Zutreffend bestätigt das Gericht die Auffassung des Klägers, dass der Bildgestalter als Miturheber des Filmwerkes nicht in den Betrieb der Beigeladenen integriert ist. Als werkvertragstypisch wird auch das regelmäßig äußerst umstrittene Letztentscheidungsrecht der Beigeladenen zu 1) als Ausprägung des Urhebervertragsrechts rechtlich zutreffend bewertet. Aus Sicht der Kammer stelle auch insbesondere die Verpflichtung zur persönlichen Leistungserbringung kein Merkmal für eine abhängige Beschäftigung dar, da im Kreativbereich gerade die individuelle Arbeit einer bestimmten Person eingekauft werde und genau diese individuelle Leistungserbringung Inhalt der Kreativleistung sei.

Das Gericht zieht auch das Merkmal des programm-gestaltenden Mitarbeiters heran (BVerfG, Beschluss vom 13. Januar 1982 – 1 BvR 848/77).

Der Kläger habe keinen inhaltlichen Weisungen zur Ausübung seiner Kameratätigkeit unterlegen. Zwar sei natürlich der „Look“ der Serie vorgegeben und es habe ein Storyboard gegeben. Dies seien jedoch nur Rahmenvorgaben, die Einhaltung habe in der Verantwortung der Producerin gelegen. Das Gericht sei in der mündlichen Verhandlung zu der Überzeugung gelangt, dass die besondere künstlerische Leistung des Klägers darin bestanden habe, die drei Ebenen der Figur, dem Hintergrund und dem agierendem Schauspieler / der agierenden Schauspielerin zusammenzufügen und ein stimmiges verständliches Bild zu entwickeln. Für diese konkrete Umsetzung der visuellen Bildgestaltung gäbe es keine Vorgaben, der Kläger arbeite bei der Kameraführung und Bildzusammenführung nicht nach Weisungen.

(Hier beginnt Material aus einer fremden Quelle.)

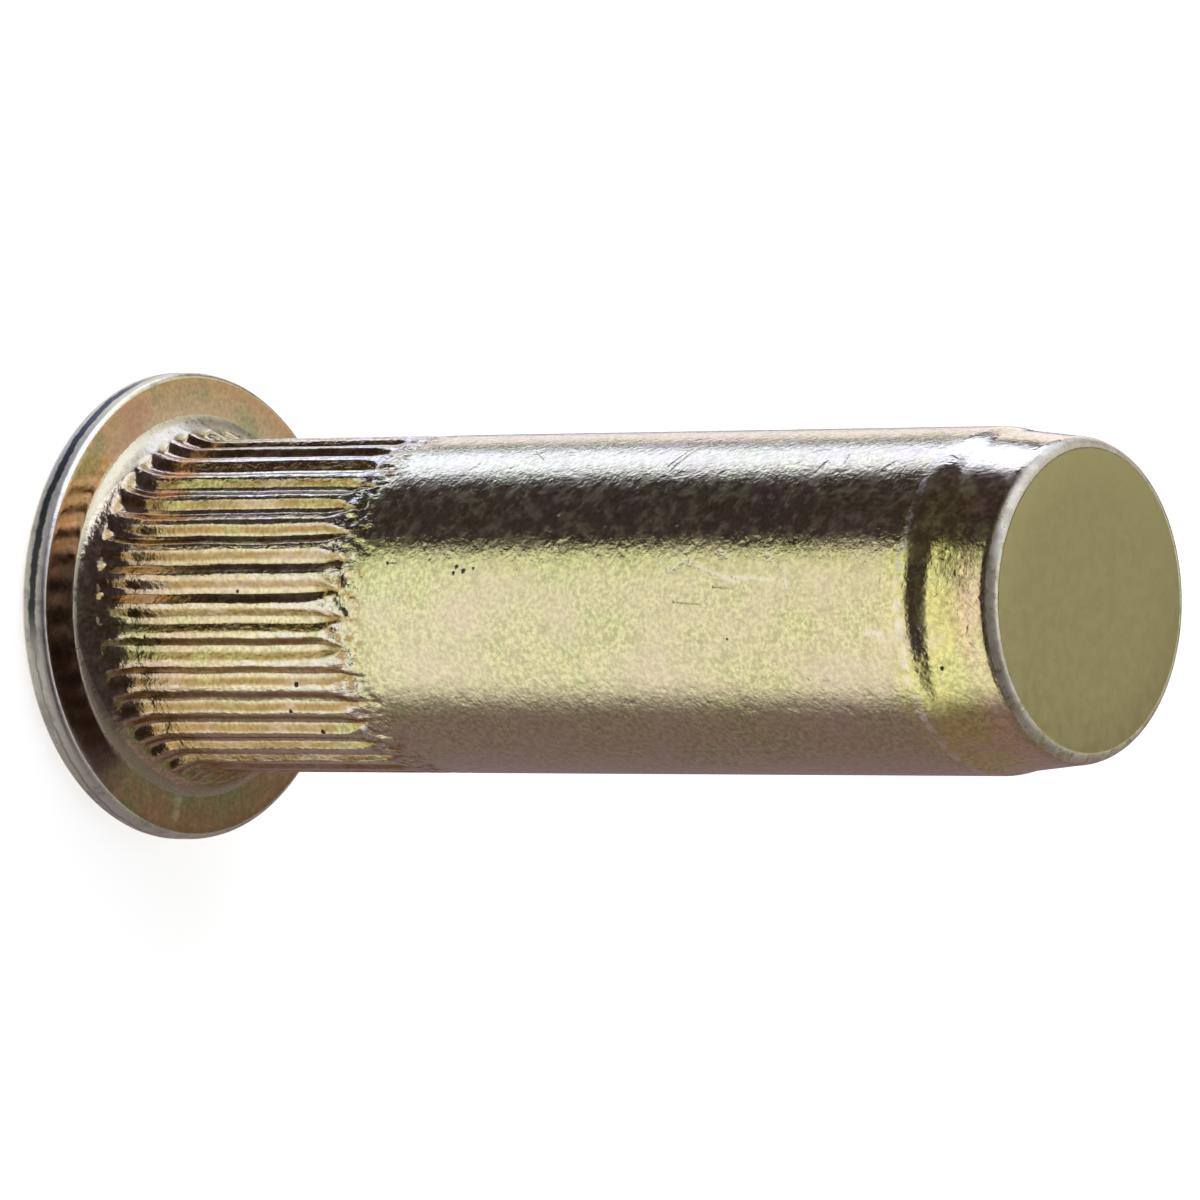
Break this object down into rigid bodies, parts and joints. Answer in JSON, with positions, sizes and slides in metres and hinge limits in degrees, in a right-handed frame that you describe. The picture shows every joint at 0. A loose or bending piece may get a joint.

Die Kammer habe in der mündlichen Verhandlung überzeugend den Eindruck gewonnen, dass der Kläger seine individuelle künstlerische Befähigung in die Bildgestaltung einbringe, so dass von einer programmgestaltenden Mitarbeit des Klägers ausgegangen werden könne. Dem Kläger habe ein erheblicher künstlerischer-eigenschöpferischer Gestaltungsspielraum zugestanden, indem er die Kameraführung, das Licht und das konkrete Zusammenspiel der drei Ebenen komponierte. Die Tätigkeit des Klägers habe sich nicht in einem rein technischen Filmaufnahmevorgang erschöpft, sondern er war maßgeblich für die künstlerische Gestaltung der Serie verantwortlich.

Die übrigen Kriterien, das Unternehmerrisiko und die mangelnde Eingliederung in einen fremden Betrieb, zeigten in der Gesamtabwägung klar, dass es sich um eine selbstständige Tätigkeit gehandelt habe. Das gemietete Studio habe ebenso wie die hinzugezogene Technik nicht im Eigentum der Produktionsfirma gestanden.

In dem Urteil werden gleich zwei – in der Praxis der Statusfeststellungsverfahren – höchst umstrittene und problematische Punkte im Sinne von selbstständigen Filmschaffenden entschieden – zum einen wird die Eingliederung des Kameramannes während der Filmproduktion in den Betrieb des Filmherstellers klar verneint und zum anderen wird die programm-gestaltende Tätigkeit, die künstlerische Gestaltungsfreiheit im Rahmen von Sendereihen, die regelmäßig seitens der DRV nicht anerkannt wird, durch das Urteil bestätigt.

Die Verfasserin hat die Verfahren geführt.